## BEGIN

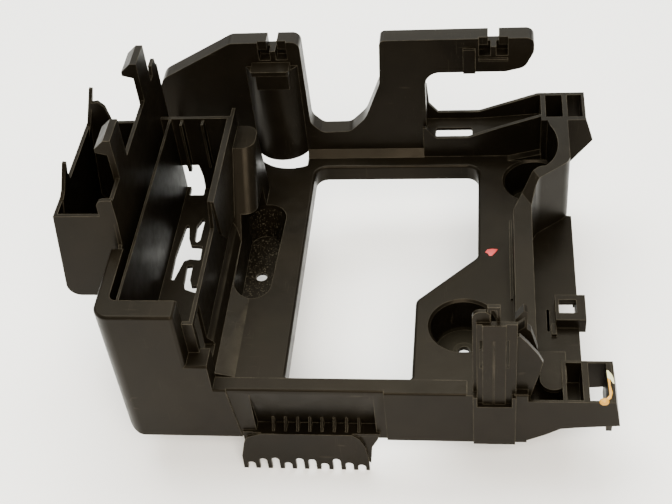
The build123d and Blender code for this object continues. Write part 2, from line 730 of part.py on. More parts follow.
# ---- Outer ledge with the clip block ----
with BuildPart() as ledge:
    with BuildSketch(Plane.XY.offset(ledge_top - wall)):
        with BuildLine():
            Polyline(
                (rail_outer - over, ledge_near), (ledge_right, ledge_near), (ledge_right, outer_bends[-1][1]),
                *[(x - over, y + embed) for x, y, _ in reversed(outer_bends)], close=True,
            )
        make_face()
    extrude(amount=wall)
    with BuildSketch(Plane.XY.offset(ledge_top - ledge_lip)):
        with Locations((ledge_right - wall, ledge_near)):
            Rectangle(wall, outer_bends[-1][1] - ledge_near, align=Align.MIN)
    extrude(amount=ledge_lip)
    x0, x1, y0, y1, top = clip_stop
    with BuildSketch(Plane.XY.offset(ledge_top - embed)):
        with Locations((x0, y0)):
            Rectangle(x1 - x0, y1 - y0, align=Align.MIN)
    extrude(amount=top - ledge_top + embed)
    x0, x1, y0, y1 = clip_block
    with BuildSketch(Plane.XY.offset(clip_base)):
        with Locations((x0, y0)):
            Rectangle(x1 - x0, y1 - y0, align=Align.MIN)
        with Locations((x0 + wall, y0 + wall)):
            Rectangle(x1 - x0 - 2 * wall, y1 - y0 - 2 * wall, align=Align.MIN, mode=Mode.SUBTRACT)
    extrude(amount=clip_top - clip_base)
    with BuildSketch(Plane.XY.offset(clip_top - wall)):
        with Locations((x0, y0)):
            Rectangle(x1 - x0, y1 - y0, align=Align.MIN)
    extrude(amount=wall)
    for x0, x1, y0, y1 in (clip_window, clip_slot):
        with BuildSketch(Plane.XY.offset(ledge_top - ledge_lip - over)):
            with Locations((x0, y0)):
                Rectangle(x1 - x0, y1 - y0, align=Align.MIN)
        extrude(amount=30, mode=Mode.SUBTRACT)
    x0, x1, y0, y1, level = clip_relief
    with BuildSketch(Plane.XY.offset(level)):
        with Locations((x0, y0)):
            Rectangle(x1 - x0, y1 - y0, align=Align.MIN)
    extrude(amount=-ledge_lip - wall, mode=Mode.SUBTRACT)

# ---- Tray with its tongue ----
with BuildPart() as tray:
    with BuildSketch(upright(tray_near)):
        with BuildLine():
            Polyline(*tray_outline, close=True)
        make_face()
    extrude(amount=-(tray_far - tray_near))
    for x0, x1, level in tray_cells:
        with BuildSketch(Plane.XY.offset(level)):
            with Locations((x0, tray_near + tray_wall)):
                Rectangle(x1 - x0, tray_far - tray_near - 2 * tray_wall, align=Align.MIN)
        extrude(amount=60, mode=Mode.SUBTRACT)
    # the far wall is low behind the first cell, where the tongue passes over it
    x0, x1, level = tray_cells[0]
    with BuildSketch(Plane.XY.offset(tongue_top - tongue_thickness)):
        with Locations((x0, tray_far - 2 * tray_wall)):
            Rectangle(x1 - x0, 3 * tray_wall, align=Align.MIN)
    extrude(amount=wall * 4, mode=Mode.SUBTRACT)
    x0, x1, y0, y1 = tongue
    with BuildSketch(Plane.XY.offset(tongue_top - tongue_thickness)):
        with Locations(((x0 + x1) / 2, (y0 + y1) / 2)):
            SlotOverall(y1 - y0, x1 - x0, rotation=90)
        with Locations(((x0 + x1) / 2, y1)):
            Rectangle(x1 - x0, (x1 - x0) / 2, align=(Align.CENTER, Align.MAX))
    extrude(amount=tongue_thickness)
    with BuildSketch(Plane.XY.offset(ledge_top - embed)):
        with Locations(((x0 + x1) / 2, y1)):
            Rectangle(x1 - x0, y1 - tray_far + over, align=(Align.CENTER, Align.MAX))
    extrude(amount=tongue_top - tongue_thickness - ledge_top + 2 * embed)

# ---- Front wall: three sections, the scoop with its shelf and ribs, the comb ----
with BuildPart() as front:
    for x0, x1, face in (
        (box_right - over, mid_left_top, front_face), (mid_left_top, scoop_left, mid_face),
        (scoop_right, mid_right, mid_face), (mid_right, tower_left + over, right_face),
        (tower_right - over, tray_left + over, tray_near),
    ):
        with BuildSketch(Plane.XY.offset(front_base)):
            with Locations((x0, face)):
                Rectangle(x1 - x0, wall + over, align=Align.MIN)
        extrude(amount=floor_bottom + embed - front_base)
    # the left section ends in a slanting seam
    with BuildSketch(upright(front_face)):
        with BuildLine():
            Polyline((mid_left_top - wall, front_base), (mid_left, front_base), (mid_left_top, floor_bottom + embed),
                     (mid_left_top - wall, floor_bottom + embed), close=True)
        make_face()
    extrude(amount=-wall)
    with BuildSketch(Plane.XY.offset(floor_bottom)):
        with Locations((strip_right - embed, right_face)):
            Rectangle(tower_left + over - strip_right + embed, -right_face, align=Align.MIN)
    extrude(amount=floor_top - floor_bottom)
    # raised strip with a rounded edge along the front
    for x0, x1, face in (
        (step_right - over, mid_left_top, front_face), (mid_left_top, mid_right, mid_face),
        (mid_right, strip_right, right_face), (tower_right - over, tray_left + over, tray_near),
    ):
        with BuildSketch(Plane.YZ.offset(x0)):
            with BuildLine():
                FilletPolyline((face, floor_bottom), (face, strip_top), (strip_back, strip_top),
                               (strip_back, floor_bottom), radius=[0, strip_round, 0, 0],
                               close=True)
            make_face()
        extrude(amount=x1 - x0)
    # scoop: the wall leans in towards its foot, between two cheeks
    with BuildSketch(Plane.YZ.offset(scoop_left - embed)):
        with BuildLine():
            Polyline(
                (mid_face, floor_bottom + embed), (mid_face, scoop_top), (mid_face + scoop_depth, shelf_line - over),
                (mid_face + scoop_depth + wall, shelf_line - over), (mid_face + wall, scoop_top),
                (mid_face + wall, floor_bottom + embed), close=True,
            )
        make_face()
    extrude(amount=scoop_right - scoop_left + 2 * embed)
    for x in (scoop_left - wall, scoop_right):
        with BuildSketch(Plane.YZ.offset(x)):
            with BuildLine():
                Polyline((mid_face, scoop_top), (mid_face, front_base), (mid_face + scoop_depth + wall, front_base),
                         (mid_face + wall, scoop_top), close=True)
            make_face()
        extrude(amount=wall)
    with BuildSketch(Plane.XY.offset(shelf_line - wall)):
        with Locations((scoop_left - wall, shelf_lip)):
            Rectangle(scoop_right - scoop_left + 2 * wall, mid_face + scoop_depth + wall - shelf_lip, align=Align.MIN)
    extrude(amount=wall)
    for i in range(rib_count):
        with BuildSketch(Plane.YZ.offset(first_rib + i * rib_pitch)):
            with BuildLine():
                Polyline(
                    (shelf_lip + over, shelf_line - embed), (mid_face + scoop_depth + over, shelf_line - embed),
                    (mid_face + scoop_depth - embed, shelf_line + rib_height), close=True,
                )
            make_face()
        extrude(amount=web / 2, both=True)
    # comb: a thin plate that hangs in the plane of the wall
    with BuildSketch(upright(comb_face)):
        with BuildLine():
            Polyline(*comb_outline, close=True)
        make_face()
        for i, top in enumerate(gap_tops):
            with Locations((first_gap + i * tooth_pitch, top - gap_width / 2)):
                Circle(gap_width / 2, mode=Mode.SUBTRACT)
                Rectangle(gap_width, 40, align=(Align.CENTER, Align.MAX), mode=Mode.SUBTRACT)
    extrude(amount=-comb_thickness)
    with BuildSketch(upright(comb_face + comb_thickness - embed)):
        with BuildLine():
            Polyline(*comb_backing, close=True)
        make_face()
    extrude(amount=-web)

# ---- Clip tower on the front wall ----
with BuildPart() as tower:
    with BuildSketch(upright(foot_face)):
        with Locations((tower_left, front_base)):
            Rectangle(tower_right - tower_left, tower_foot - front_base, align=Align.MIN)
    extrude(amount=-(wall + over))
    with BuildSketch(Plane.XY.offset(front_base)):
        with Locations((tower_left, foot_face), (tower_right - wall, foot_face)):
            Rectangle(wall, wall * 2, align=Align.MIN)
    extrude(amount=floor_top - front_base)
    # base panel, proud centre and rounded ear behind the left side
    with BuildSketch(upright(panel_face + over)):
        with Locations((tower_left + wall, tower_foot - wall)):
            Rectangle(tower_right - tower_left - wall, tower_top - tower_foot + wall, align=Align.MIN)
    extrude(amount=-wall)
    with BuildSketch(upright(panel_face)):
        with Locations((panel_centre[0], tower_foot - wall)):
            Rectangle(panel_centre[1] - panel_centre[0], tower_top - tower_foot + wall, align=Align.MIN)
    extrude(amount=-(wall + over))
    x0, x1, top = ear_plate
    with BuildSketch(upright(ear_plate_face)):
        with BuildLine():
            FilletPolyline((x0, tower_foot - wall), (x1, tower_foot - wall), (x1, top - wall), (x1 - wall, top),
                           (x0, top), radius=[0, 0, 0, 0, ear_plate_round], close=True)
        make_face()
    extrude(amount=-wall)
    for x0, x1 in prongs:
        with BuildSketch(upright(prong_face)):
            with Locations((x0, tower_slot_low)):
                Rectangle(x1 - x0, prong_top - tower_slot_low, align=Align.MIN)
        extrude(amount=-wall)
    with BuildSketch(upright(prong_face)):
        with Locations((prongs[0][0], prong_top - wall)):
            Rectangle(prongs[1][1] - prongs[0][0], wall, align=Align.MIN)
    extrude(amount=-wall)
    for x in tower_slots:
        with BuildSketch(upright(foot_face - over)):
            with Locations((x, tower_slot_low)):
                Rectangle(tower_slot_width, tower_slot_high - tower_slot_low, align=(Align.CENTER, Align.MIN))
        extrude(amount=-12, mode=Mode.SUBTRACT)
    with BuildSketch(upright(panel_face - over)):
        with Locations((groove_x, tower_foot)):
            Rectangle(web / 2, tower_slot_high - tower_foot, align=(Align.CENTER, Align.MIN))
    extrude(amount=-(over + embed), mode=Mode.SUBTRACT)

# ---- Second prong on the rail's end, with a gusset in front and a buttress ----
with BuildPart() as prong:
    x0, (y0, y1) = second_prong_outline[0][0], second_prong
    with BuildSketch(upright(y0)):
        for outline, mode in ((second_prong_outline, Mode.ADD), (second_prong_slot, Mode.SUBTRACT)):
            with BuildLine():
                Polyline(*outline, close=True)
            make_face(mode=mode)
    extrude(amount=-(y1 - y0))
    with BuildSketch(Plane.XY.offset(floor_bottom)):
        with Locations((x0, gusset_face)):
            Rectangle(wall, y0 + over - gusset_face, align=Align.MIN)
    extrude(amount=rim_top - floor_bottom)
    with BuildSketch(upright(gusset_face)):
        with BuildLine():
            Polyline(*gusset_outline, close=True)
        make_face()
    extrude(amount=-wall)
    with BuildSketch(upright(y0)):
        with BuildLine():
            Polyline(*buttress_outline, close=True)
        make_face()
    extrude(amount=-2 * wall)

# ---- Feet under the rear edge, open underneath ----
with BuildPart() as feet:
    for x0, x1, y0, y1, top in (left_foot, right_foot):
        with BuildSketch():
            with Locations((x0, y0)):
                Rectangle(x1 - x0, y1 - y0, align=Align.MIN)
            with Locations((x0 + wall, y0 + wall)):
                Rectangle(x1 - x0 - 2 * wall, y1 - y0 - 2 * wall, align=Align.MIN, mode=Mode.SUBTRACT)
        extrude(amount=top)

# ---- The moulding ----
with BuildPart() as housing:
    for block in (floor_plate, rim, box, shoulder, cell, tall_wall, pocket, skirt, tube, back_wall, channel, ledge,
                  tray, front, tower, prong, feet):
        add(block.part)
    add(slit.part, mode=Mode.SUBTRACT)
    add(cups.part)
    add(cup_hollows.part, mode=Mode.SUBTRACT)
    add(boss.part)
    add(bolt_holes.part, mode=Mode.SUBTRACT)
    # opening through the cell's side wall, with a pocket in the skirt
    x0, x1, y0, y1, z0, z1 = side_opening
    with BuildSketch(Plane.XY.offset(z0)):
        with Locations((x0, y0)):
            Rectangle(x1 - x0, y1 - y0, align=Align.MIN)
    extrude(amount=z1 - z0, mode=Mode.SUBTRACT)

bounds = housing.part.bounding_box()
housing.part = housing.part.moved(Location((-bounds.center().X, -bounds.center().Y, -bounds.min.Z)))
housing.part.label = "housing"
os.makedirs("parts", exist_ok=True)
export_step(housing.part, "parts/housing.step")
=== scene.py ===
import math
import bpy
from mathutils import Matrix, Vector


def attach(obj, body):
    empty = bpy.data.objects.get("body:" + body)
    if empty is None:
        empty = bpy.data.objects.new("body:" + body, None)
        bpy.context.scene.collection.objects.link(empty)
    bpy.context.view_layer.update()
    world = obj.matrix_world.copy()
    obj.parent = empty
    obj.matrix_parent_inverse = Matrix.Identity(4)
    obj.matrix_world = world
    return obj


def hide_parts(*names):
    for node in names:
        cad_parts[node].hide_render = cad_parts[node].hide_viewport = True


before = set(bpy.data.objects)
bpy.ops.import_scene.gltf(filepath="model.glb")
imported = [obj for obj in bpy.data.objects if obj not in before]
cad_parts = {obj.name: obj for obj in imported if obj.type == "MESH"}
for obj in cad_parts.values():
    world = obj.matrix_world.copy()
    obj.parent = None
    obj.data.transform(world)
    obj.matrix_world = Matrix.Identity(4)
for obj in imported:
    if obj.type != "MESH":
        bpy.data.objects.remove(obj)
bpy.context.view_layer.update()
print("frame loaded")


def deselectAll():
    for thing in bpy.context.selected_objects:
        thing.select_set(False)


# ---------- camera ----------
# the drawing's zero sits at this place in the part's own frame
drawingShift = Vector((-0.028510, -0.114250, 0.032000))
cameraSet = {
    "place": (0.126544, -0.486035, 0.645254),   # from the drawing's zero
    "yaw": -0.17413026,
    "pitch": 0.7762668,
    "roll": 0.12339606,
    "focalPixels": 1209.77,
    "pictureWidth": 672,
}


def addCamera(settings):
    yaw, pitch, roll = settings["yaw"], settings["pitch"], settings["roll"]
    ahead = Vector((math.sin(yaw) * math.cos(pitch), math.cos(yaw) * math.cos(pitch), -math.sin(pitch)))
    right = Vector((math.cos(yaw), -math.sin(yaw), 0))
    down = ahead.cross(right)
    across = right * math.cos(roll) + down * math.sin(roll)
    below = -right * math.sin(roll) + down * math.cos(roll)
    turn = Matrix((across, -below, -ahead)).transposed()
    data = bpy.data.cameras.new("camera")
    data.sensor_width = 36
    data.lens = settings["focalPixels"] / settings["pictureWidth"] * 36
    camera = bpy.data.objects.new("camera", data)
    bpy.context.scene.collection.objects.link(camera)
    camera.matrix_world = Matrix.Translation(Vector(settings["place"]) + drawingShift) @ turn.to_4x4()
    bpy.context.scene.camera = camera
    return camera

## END

=== STATED PROBLEM ===
Your task is to output exactly the lines from the one with "bounds = housing.part.bounding_box()" through the one with "bpy.data.objects.remove(obj)", counting both ends.

=== ANSWER FOR THIS EXERCISE ===
bounds = housing.part.bounding_box()
housing.part = housing.part.moved(Location((-bounds.center().X, -bounds.center().Y, -bounds.min.Z)))
housing.part.label = "housing"
os.makedirs("parts", exist_ok=True)
export_step(housing.part, "parts/housing.step")
=== scene.py ===
import math
import bpy
from mathutils import Matrix, Vector


def attach(obj, body):
    empty = bpy.data.objects.get("body:" + body)
    if empty is None:
        empty = bpy.data.objects.new("body:" + body, None)
        bpy.context.scene.collection.objects.link(empty)
    bpy.context.view_layer.update()
    world = obj.matrix_world.copy()
    obj.parent = empty
    obj.matrix_parent_inverse = Matrix.Identity(4)
    obj.matrix_world = world
    return obj


def hide_parts(*names):
    for node in names:
        cad_parts[node].hide_render = cad_parts[node].hide_viewport = True


before = set(bpy.data.objects)
bpy.ops.import_scene.gltf(filepath="model.glb")
imported = [obj for obj in bpy.data.objects if obj not in before]
cad_parts = {obj.name: obj for obj in imported if obj.type == "MESH"}
for obj in cad_parts.values():
    world = obj.matrix_world.copy()
    obj.parent = None
    obj.data.transform(world)
    obj.matrix_world = Matrix.Identity(4)
for obj in imported:
    if obj.type != "MESH":
        bpy.data.objects.remove(obj)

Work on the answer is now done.